- **The request**
Produce a verbatim copy of the entries listed below.

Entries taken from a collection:
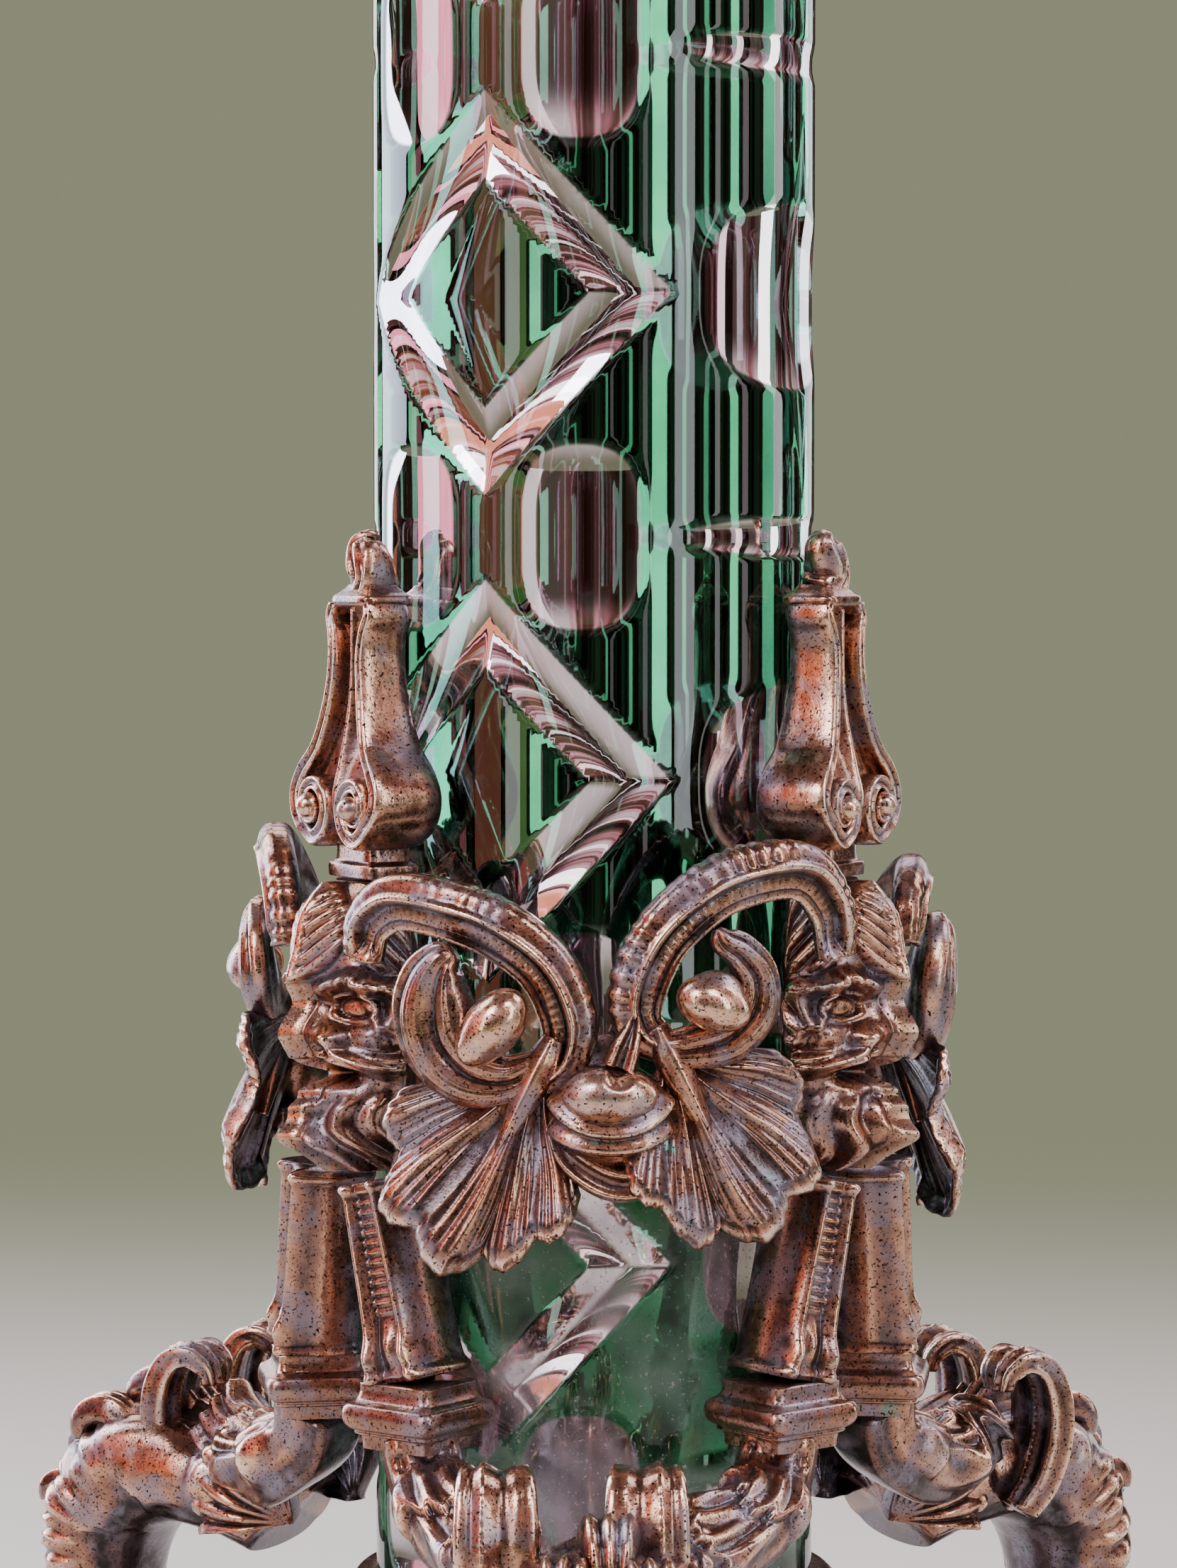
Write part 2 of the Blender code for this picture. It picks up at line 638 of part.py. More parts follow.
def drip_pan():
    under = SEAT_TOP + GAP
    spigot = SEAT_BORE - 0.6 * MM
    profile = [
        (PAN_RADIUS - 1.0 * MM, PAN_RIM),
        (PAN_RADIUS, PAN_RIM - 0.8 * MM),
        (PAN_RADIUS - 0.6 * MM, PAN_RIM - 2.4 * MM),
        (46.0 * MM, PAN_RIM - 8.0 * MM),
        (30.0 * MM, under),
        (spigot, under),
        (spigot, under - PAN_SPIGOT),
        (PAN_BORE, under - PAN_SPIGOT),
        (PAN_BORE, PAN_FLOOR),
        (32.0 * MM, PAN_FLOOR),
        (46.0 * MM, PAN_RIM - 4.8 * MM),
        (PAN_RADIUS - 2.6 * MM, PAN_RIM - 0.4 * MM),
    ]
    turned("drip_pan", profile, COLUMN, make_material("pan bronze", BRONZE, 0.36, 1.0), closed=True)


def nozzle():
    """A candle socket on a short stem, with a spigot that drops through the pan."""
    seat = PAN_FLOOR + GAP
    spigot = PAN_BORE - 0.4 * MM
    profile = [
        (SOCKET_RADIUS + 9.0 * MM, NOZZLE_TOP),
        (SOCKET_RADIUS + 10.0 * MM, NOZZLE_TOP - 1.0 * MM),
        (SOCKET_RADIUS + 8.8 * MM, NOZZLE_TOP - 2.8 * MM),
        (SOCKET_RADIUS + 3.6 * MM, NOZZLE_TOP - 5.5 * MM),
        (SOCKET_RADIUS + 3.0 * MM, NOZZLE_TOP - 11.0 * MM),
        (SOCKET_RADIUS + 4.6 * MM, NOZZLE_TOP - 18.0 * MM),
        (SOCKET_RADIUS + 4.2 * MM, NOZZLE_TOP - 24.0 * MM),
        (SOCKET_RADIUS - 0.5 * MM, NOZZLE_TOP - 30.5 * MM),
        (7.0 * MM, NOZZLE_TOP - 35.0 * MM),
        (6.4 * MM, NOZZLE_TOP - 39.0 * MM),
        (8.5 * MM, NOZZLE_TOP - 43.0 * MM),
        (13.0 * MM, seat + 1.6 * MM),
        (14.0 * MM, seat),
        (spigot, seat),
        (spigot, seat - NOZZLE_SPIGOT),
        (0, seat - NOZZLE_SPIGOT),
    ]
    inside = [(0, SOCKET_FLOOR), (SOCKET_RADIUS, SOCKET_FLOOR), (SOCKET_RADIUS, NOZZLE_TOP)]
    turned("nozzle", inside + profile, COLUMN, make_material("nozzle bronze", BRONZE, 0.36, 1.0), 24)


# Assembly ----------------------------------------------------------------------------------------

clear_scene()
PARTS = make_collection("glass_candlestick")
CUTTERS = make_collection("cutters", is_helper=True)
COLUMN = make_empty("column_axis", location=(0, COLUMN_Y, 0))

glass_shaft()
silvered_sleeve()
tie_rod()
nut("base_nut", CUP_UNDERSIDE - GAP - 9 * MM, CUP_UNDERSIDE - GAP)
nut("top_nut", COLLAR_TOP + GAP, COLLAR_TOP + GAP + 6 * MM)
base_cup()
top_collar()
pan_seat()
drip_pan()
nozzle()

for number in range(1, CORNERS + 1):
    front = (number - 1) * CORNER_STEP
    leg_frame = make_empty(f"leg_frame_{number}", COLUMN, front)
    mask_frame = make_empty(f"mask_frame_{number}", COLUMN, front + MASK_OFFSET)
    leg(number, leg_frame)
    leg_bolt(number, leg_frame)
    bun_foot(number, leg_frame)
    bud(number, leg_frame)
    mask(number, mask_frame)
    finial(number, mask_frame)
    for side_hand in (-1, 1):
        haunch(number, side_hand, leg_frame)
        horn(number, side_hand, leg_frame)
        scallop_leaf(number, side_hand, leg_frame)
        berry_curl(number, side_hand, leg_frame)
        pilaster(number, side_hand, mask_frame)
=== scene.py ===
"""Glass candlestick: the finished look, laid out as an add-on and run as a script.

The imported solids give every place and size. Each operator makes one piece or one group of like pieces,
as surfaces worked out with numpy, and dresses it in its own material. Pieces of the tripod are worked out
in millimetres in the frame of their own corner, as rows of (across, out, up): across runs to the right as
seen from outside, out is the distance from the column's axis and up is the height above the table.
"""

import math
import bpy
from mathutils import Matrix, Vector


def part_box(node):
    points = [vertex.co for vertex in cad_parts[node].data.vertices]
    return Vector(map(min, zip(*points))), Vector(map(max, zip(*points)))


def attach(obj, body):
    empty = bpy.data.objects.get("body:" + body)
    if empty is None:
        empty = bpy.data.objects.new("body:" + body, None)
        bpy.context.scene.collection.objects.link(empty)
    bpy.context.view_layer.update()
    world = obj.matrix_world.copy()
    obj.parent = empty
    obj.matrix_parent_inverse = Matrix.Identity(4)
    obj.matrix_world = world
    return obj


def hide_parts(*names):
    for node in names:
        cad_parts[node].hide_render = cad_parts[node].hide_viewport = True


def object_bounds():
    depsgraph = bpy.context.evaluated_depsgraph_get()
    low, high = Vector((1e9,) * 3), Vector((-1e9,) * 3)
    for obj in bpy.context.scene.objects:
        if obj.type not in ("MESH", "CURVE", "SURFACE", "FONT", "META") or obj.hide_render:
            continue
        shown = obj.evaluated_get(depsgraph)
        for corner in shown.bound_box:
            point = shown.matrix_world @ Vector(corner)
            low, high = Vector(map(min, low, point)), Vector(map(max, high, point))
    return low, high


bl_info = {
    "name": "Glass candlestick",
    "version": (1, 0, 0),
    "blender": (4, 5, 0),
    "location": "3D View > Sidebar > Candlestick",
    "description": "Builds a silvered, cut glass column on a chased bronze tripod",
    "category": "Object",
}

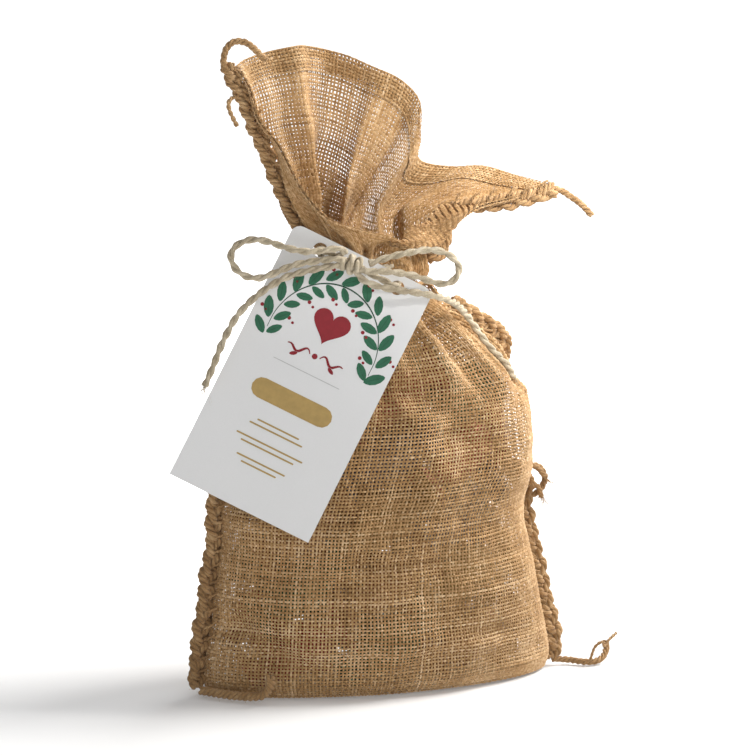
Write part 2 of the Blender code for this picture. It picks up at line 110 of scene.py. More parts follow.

- **Finished exercise**
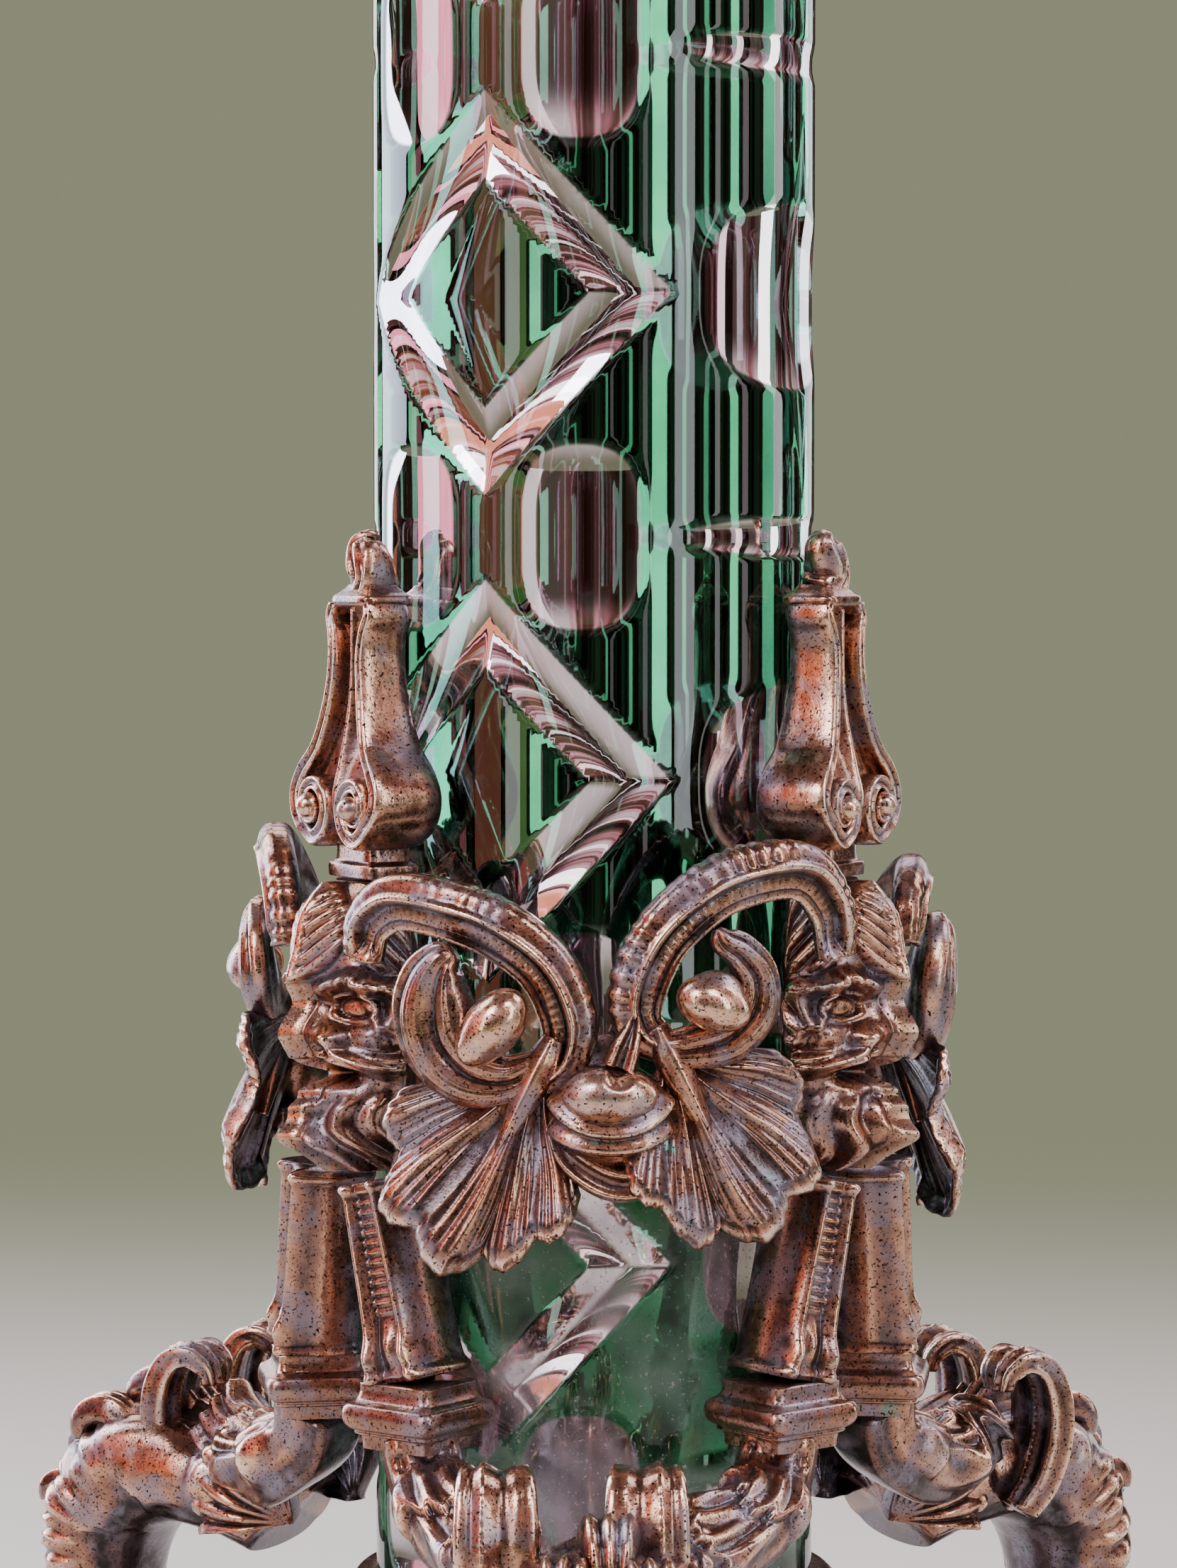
Write part 2 of the Blender code for this picture. It picks up at line 638 of part.py. More parts follow.
def drip_pan():
    under = SEAT_TOP + GAP
    spigot = SEAT_BORE - 0.6 * MM
    profile = [
        (PAN_RADIUS - 1.0 * MM, PAN_RIM),
        (PAN_RADIUS, PAN_RIM - 0.8 * MM),
        (PAN_RADIUS - 0.6 * MM, PAN_RIM - 2.4 * MM),
        (46.0 * MM, PAN_RIM - 8.0 * MM),
        (30.0 * MM, under),
        (spigot, under),
        (spigot, under - PAN_SPIGOT),
        (PAN_BORE, under - PAN_SPIGOT),
        (PAN_BORE, PAN_FLOOR),
        (32.0 * MM, PAN_FLOOR),
        (46.0 * MM, PAN_RIM - 4.8 * MM),
        (PAN_RADIUS - 2.6 * MM, PAN_RIM - 0.4 * MM),
    ]
    turned("drip_pan", profile, COLUMN, make_material("pan bronze", BRONZE, 0.36, 1.0), closed=True)


def nozzle():
    """A candle socket on a short stem, with a spigot that drops through the pan."""
    seat = PAN_FLOOR + GAP
    spigot = PAN_BORE - 0.4 * MM
    profile = [
        (SOCKET_RADIUS + 9.0 * MM, NOZZLE_TOP),
        (SOCKET_RADIUS + 10.0 * MM, NOZZLE_TOP - 1.0 * MM),
        (SOCKET_RADIUS + 8.8 * MM, NOZZLE_TOP - 2.8 * MM),
        (SOCKET_RADIUS + 3.6 * MM, NOZZLE_TOP - 5.5 * MM),
        (SOCKET_RADIUS + 3.0 * MM, NOZZLE_TOP - 11.0 * MM),
        (SOCKET_RADIUS + 4.6 * MM, NOZZLE_TOP - 18.0 * MM),
        (SOCKET_RADIUS + 4.2 * MM, NOZZLE_TOP - 24.0 * MM),
        (SOCKET_RADIUS - 0.5 * MM, NOZZLE_TOP - 30.5 * MM),
        (7.0 * MM, NOZZLE_TOP - 35.0 * MM),
        (6.4 * MM, NOZZLE_TOP - 39.0 * MM),
        (8.5 * MM, NOZZLE_TOP - 43.0 * MM),
        (13.0 * MM, seat + 1.6 * MM),
        (14.0 * MM, seat),
        (spigot, seat),
        (spigot, seat - NOZZLE_SPIGOT),
        (0, seat - NOZZLE_SPIGOT),
    ]
    inside = [(0, SOCKET_FLOOR), (SOCKET_RADIUS, SOCKET_FLOOR), (SOCKET_RADIUS, NOZZLE_TOP)]
    turned("nozzle", inside + profile, COLUMN, make_material("nozzle bronze", BRONZE, 0.36, 1.0), 24)


# Assembly ----------------------------------------------------------------------------------------

clear_scene()
PARTS = make_collection("glass_candlestick")
CUTTERS = make_collection("cutters", is_helper=True)
COLUMN = make_empty("column_axis", location=(0, COLUMN_Y, 0))

glass_shaft()
silvered_sleeve()
tie_rod()
nut("base_nut", CUP_UNDERSIDE - GAP - 9 * MM, CUP_UNDERSIDE - GAP)
nut("top_nut", COLLAR_TOP + GAP, COLLAR_TOP + GAP + 6 * MM)
base_cup()
top_collar()
pan_seat()
drip_pan()
nozzle()

for number in range(1, CORNERS + 1):
    front = (number - 1) * CORNER_STEP
    leg_frame = make_empty(f"leg_frame_{number}", COLUMN, front)
    mask_frame = make_empty(f"mask_frame_{number}", COLUMN, front + MASK_OFFSET)
    leg(number, leg_frame)
    leg_bolt(number, leg_frame)
    bun_foot(number, leg_frame)
    bud(number, leg_frame)
    mask(number, mask_frame)
    finial(number, mask_frame)
    for side_hand in (-1, 1):
        haunch(number, side_hand, leg_frame)
        horn(number, side_hand, leg_frame)
        scallop_leaf(number, side_hand, leg_frame)
        berry_curl(number, side_hand, leg_frame)
        pilaster(number, side_hand, mask_frame)
=== scene.py ===
"""Glass candlestick: the finished look, laid out as an add-on and run as a script.

The imported solids give every place and size. Each operator makes one piece or one group of like pieces,
as surfaces worked out with numpy, and dresses it in its own material. Pieces of the tripod are worked out
in millimetres in the frame of their own corner, as rows of (across, out, up): across runs to the right as
seen from outside, out is the distance from the column's axis and up is the height above the table.
"""

import math
import bpy
from mathutils import Matrix, Vector


def part_box(node):
    points = [vertex.co for vertex in cad_parts[node].data.vertices]
    return Vector(map(min, zip(*points))), Vector(map(max, zip(*points)))


def attach(obj, body):
    empty = bpy.data.objects.get("body:" + body)
    if empty is None:
        empty = bpy.data.objects.new("body:" + body, None)
        bpy.context.scene.collection.objects.link(empty)
    bpy.context.view_layer.update()
    world = obj.matrix_world.copy()
    obj.parent = empty
    obj.matrix_parent_inverse = Matrix.Identity(4)
    obj.matrix_world = world
    return obj


def hide_parts(*names):
    for node in names:
        cad_parts[node].hide_render = cad_parts[node].hide_viewport = True


def object_bounds():
    depsgraph = bpy.context.evaluated_depsgraph_get()
    low, high = Vector((1e9,) * 3), Vector((-1e9,) * 3)
    for obj in bpy.context.scene.objects:
        if obj.type not in ("MESH", "CURVE", "SURFACE", "FONT", "META") or obj.hide_render:
            continue
        shown = obj.evaluated_get(depsgraph)
        for corner in shown.bound_box:
            point = shown.matrix_world @ Vector(corner)
            low, high = Vector(map(min, low, point)), Vector(map(max, high, point))
    return low, high


bl_info = {
    "name": "Glass candlestick",
    "version": (1, 0, 0),
    "blender": (4, 5, 0),
    "location": "3D View > Sidebar > Candlestick",
    "description": "Builds a silvered, cut glass column on a chased bronze tripod",
    "category": "Object",
}

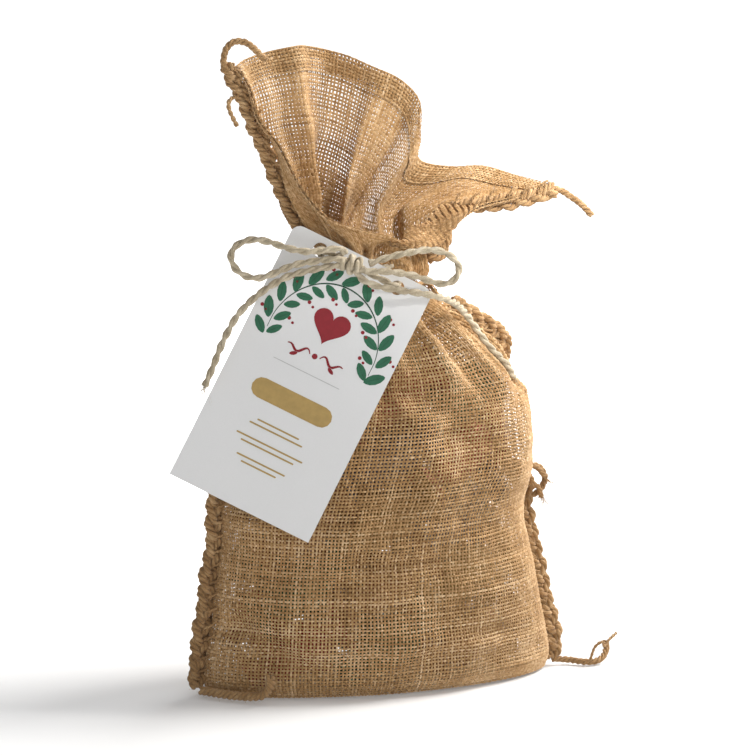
Write part 2 of the Blender code for this picture. It picks up at line 110 of scene.py. More parts follow.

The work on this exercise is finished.